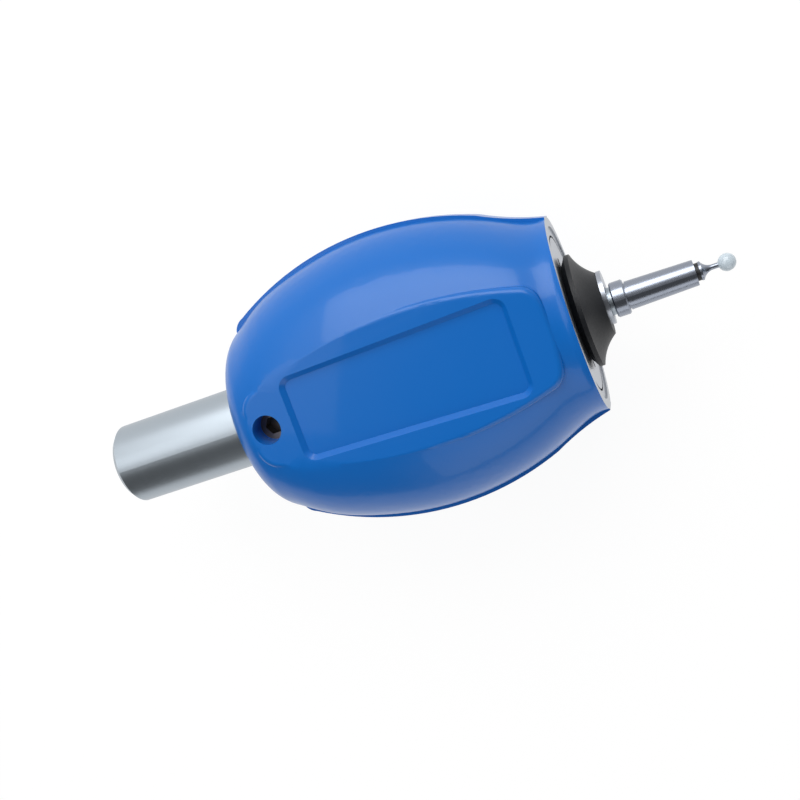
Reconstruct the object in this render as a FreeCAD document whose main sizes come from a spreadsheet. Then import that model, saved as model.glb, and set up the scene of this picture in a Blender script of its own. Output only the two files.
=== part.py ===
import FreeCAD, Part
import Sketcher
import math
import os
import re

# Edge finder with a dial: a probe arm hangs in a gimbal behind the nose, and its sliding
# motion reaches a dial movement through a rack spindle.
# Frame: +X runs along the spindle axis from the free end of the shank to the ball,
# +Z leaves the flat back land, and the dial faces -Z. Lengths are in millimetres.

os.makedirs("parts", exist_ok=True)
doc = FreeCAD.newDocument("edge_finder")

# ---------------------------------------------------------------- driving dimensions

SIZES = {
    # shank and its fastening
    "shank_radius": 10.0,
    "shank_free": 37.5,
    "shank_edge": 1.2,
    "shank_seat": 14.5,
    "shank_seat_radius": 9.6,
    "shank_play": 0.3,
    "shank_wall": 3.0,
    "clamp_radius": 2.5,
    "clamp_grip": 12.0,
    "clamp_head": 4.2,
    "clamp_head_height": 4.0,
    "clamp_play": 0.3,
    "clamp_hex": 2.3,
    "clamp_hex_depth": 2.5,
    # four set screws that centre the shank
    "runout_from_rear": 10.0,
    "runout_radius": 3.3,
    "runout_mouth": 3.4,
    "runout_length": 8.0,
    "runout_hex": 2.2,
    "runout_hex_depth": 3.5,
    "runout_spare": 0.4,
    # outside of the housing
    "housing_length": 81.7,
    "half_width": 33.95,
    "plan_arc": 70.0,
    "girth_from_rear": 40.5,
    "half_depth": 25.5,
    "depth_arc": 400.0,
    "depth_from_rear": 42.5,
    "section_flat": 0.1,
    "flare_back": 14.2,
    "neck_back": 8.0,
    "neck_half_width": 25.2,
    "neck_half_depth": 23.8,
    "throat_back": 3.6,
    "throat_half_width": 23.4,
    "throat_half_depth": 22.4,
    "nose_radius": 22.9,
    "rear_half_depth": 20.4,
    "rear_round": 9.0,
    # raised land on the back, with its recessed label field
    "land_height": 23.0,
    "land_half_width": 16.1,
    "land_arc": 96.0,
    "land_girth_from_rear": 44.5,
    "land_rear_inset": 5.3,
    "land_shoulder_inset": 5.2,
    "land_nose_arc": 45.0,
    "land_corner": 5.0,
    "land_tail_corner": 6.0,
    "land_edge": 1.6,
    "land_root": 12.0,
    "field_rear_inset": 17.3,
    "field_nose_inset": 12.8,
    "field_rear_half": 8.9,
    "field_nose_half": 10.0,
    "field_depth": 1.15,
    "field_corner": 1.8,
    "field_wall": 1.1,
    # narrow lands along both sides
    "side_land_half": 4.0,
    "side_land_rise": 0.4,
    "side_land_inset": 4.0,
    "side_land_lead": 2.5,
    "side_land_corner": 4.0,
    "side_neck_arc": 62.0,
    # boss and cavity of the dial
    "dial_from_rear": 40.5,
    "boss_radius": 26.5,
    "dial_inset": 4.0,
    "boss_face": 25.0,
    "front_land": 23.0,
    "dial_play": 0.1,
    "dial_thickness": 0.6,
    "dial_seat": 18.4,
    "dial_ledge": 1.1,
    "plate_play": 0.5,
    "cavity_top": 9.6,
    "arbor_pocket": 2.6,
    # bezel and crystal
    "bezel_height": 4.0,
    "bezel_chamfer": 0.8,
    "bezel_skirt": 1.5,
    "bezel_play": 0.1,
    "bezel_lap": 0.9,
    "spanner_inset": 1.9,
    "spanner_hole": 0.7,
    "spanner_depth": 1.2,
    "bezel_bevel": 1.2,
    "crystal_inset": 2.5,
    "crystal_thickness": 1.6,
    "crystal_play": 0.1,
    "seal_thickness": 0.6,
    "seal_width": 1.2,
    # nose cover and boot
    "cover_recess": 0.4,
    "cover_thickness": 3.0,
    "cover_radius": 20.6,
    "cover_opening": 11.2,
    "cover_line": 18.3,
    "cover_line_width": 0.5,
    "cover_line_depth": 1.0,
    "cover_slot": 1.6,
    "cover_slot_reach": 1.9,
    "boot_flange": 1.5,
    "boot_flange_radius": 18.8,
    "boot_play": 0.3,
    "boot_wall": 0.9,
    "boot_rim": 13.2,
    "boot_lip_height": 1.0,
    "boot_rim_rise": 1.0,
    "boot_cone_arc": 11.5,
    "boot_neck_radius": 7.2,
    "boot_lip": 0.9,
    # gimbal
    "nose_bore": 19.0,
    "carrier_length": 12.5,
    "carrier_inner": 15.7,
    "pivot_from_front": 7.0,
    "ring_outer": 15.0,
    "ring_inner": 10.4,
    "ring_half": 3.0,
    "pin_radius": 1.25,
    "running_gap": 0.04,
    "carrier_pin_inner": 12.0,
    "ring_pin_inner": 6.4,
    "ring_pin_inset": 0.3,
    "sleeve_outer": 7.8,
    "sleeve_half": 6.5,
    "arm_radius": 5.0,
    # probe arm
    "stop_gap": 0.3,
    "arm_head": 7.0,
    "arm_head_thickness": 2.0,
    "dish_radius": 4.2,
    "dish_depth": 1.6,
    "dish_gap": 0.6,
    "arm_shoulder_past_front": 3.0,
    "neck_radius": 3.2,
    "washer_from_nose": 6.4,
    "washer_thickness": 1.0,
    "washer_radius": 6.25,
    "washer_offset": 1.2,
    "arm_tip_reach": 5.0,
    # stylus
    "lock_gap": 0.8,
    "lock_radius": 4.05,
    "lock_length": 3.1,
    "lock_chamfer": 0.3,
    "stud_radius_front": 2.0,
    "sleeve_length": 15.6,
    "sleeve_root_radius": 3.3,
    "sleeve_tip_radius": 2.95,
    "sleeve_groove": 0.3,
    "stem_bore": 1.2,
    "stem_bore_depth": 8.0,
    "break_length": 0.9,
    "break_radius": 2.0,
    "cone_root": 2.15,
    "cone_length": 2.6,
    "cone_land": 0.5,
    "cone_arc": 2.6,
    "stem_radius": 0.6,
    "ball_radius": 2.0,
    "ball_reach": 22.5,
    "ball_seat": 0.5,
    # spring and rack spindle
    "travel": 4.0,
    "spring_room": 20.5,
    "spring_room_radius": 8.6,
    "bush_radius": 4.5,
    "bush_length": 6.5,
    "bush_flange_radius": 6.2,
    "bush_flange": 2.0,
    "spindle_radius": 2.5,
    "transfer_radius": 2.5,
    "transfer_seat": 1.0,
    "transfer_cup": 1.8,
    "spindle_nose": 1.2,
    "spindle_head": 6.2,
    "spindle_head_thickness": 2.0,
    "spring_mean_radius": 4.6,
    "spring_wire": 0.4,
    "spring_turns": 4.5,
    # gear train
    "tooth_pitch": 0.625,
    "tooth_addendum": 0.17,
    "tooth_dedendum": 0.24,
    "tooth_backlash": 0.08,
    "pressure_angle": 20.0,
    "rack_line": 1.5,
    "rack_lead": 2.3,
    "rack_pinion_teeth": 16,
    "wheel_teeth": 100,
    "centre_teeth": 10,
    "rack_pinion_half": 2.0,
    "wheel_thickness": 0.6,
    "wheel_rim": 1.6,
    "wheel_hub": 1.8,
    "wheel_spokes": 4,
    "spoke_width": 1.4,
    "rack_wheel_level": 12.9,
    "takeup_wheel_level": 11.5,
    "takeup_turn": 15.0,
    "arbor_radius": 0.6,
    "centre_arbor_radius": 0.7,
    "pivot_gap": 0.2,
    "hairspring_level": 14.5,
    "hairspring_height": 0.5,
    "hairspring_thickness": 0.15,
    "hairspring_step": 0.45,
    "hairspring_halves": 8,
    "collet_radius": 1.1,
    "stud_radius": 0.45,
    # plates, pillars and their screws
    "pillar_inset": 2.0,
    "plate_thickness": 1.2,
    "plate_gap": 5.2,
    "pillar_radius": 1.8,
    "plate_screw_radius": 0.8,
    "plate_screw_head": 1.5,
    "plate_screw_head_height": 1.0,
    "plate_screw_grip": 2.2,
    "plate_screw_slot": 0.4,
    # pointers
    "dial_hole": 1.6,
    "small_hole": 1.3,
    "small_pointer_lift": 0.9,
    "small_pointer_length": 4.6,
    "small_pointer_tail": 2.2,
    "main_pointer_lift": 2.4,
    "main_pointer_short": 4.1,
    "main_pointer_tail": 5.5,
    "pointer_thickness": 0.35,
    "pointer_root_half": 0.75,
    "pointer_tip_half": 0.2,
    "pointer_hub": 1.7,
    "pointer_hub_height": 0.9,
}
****
Directions for this task –
Track down every line with the word "import" and copy it.

Task solution –
Reconstruct the object in this render as a FreeCAD document whose main sizes come from a spreadsheet. Then import that model, saved as model.glb, and set up the scene of this picture in a Blender script of its own. Output only the two files.
import FreeCAD, Part
import Sketcher
import math
import os
import re